Another example of unknowable schemas would be in financial services, modeling derivatives.   Because derivatives are sometimes long-lived instruments (e.g., 30 years) you may face the time-varying schema problem.  In addition, you have the unknowable schema problem because the industry is constantly creating new products.  First we had CDOs and CDSs on banks, then single-tranche CDOs, then CDSs on single-tranche CDOs, and then synthetic CDOs.  If this makes your head hurt in terms of understanding, then think for a minute about data modeling.  How are you going to store these complex products in a database?   And what are you going to do with the never-ending stream of new ones — last I heard they were considering selling derivatives on movies.

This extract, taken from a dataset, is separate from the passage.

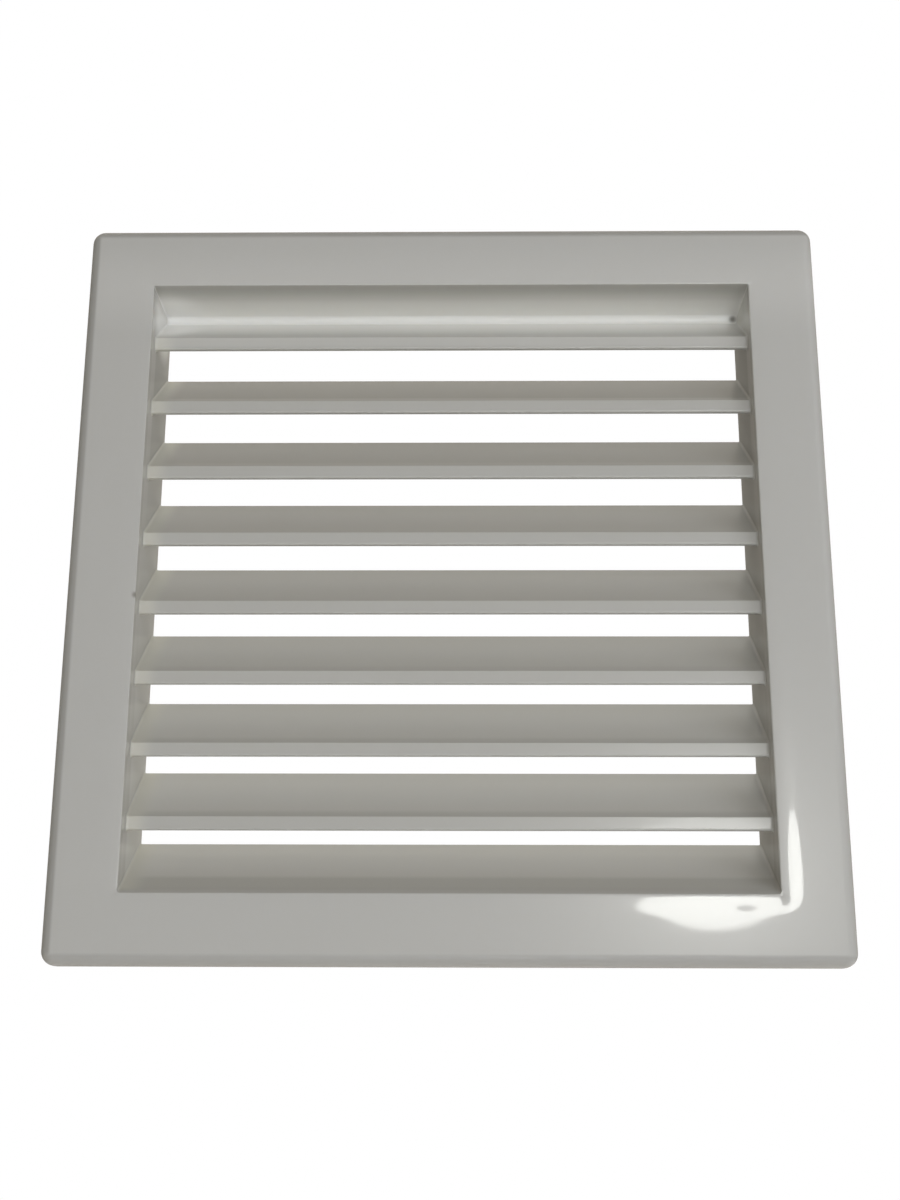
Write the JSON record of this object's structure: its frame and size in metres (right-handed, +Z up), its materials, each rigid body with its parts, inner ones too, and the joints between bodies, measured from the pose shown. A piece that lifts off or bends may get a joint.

(As it turns out XML is a great way to model both these problems as you can easily add new attributes on the fly and only provide values for attributes where you know them.)

To finish the post, I’ll revisit the statement I started with:  we generally refer to MarkLogic Server as an XML server, a special-purpose database management system (DBMS) for unstructured information.  Going forward, I think I’ll keep saying that because it’s simpler, but at the MarkLogic 201 level, the more precise statement is:  a special-purpose DBMS for semi-structured information.

There’s way more semi-structured information out there.  Realizing that information is semi-structured is sometimes subtle.  And semi-structured information is, in fact, the optimization point for our product.  So what’s MarkLogic in three concepts?  Speed, scale, and semi-structured information.